USA Korea interviews North America Korea, She uses the word "higher" instead of "hire", when explaining to the viewer that hiring someone like North America Korea means that NA Korea will get USA Korea's job (in 4 seconds, no less). I'm not positive that significance, but I can only think of one working their way up higher in a corporation or work force, usually taking others' jobs in the process.
The video of "meetings" seemed like play- work. The airplane was not a real one, and it was obviously not a real plane, and Trecartin did nothing to make it seem realistic. He showed in plain view to the viewer that it was a random room in a house. The "meeting" is outside with Global Korea straddling the top of an umbrella like a stripper pole. The girls are partying in the bus and kissing and showing their thong. This is not serious work. The girls are play-working, not serious at all. They are followers of Global Korea, and will remain as such to keep their jobs under her.

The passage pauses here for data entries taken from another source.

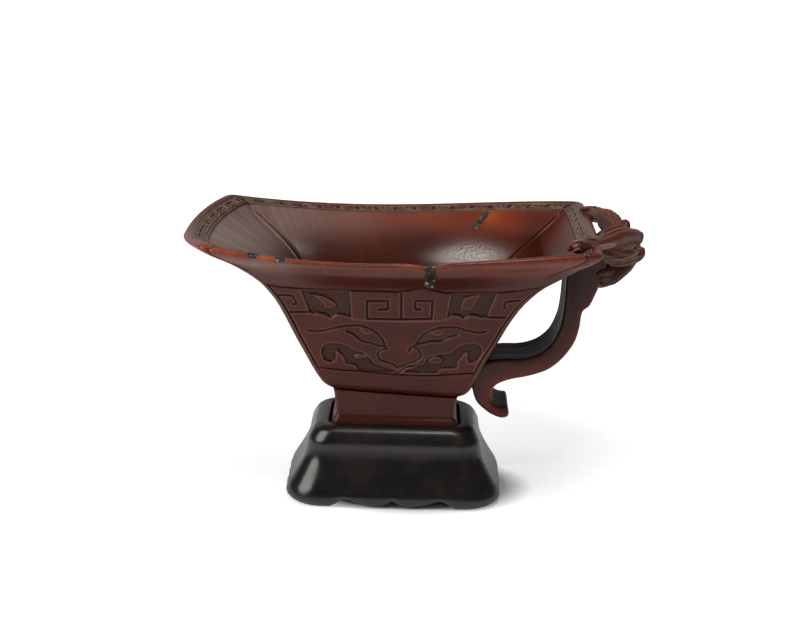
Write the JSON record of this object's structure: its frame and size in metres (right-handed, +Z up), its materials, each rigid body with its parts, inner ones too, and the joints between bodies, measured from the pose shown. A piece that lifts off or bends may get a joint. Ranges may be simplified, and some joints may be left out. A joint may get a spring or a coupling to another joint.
{
  "type": "horn libation cup on stand",
  "caption": "Carved horn libation cup with flared rim, spout and dragon handle, lifting out of a recess in a dark wooden stand.",
  "frame": {"origin": "middle of the whole piece's plan, on the surface that the stand rests on", "axes": "+X from spout to handle, +Y from the pictured front to the back, +Z up"},
  "size_m": [0.1536, 0.0902, 0.0965],
  "materials": {
    "horn": "polished dark reddish-brown horn",
    "dark_fill": "dark resin filling with pale flecks",
    "stand_wood": "near-black lacquered hardwood"
  },
  "bodies": {
    "stand": {"wooden_stand": "stand_wood"},
    "cup": {"horn_cup": "horn", "rim_fill_front": "dark_fill", "rim_fill_left_1": "dark_fill", "rim_fill_left_2": "dark_fill", "wall_fill_rear": "dark_fill"}
  },
  "joints": [
    {"name": "cup_lift", "type": "slide", "parent": "stand", "child": "cup", "axis": [0, 0, 1], "range_m": [0, 0.05]}
  ]
}
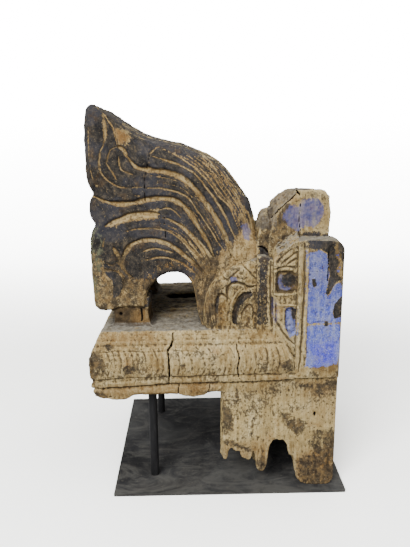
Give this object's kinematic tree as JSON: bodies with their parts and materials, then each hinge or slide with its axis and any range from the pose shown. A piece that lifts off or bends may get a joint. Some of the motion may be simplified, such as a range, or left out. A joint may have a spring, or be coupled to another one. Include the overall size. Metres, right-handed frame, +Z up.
{
  "type": "column capital fragment",
  "caption": "Half of a carved, once painted wooden column capital with a curling fluted plume over a moulded slab, on a flat steel stand with upright rods.",
  "frame": {"origin": "on the floor, under the middle of the whole object", "axes": "+Z up along the grain; the carved side faces -Y, the plume's tip is at -X and the sawn face at +X"},
  "size_m": [0.3469, 0.29, 0.5202],
  "materials": {
    "weathered_wood": "bare, eroded and dusty, with dark and blue paint left on the carving",
    "blackened_steel": "satin black, lightly scuffed"
  },
  "bodies": {
    "root": {"carved_capital": "weathered_wood", "base_plate": "blackened_steel", "rod_front": "blackened_steel", "rod_rear": "blackened_steel"}
  },
  "joints": []
}
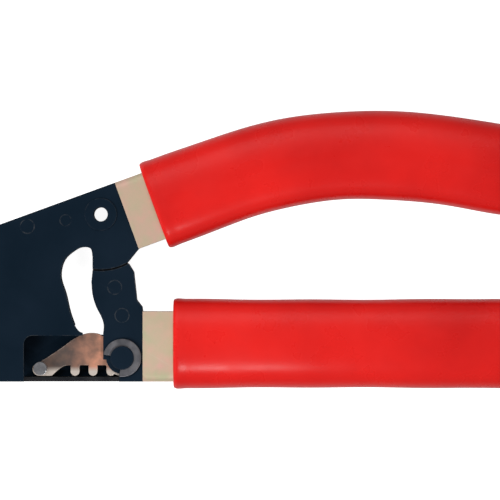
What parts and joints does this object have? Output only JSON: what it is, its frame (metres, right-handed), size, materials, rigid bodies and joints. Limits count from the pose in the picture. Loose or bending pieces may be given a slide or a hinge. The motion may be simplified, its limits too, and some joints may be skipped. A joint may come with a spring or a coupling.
{
  "type": "wire-straining fencing pliers",
  "caption": "Fencing pliers with a long plated head, a lever on a hollow pivot that carries a toothed wire-gripping cam, and two channel handles in dipped grips.",
  "frame": {"origin": "centre of the hollow pivot, half way between the head plates", "axes": "+X towards the handles, +Y towards the upper handle, +Z out of the front head plate; the pliers lie flat on their back"},
  "size_m": [0.3049, 0.1016, 0.021],
  "materials": {
    "black_steel": "semi-matt black, blue-tinted",
    "dark_steel": "blackened steel",
    "zinc_yellow": "yellow zinc plate, satin",
    "red_pvc": "dipped PVC, satin",
    "bright_steel": "bright",
    "bronze": "plain bearing bronze",
    "copper_cam": "copper-flashed steel, teeth worn bright"
  },
  "bodies": {
    "frame": {"front_cheek": "black_steel", "rear_cheek": "black_steel", "nose_block": "dark_steel", "spine_spacer": "black_steel", "wire_guide": "dark_steel", "head_rivets": "black_steel", "pivot_tube": "black_steel", "stop_pin": "black_steel", "spring_anchor_pin": "black_steel", "upper_spacer": "dark_steel", "upper_handle": "zinc_yellow", "upper_handle_rivets": "zinc_yellow", "upper_grip": "red_pvc", "return_spring": "bright_steel"},
    "lever": {"lever_core": "dark_steel", "front_lever_plate": "black_steel", "rear_lever_plate": "black_steel", "pivot_bush": "bronze", "thrust_washers": "bronze", "lever_rivets": "black_steel", "wire_rest": "dark_steel", "lower_handle": "zinc_yellow", "lower_handle_rivets": "zinc_yellow", "lower_grip": "red_pvc", "cam_pin": "black_steel", "retaining_ring": "dark_steel", "cam_spring": "bright_steel"},
    "cam": {"gripping_cam": "copper_cam", "release_stud": "bright_steel"}
  },
  "joints": [
    {"name": "lever_hinge", "type": "hinge", "parent": "frame", "child": "lever", "pos_m": [0, 0, 0], "axis": [0, 0, 1], "range_deg": [0, 9], "stiffness_Nm_per_rad": 1, "springref_deg": -17.19, "deforming": ["return_spring"]},
    {"name": "cam_hinge", "type": "hinge", "parent": "lever", "child": "cam", "pos_m": [0.0077, -0.0511, 0], "axis": [0, 0, 1], "range_deg": [-15, 0], "stiffness_Nm_per_rad": 0.03, "springref_deg": 22.92, "deforming": ["cam_spring"]}
  ]
}
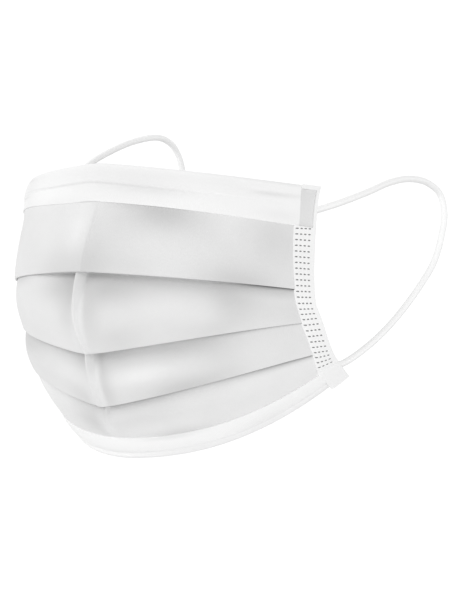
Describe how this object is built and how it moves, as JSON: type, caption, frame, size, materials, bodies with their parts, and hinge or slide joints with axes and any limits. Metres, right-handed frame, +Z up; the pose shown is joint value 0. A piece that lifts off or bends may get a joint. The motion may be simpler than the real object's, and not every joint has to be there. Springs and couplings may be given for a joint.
{
  "type": "surgical face mask",
  "caption": "Pleated surgical face mask in its worn form: folded cloth panel, nose band over a wire, chin band, side tapes and elastic ear loops.",
  "frame": {"origin": "the spot on the inner face of the nose band that rests on the bridge of the nose, on the centre line 5 mm below the top edge", "axes": "+Z up, -Y the front of the mask, +X the wearer's left"},
  "size_m": [0.1409, 0.1496, 0.1247],
  "materials": {
    "grey_cloth": "matt nonwoven cloth, pale grey",
    "white_cloth": "matt nonwoven cloth, white",
    "wire_metal": "satin",
    "loop_elastic": "knitted elastic, white"
  },
  "bodies": {
    "root": {"face_panel": "grey_cloth", "nose_band": "white_cloth", "nose_wire": "wire_metal", "chin_band": "white_cloth", "side_tape_left": "white_cloth", "side_tape_right": "white_cloth", "ear_loop_left": "loop_elastic", "ear_loop_right": "loop_elastic"}
  },
  "joints": []
}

Lastly, the delivery of their words reminds me of a literary term called "stream-of-consciousness", which is when syntax is not of complete sentences, but rather they are scattered phrases and words which are supposed to invoke a thought process, or how a person thinks. We don't think in whole sentences, we think in fragments, small bits of information which, although random, when put together can complete a thought. This can even be said about how the video is put together, since it is all sporadic and pieced together in small pieces which make one whole.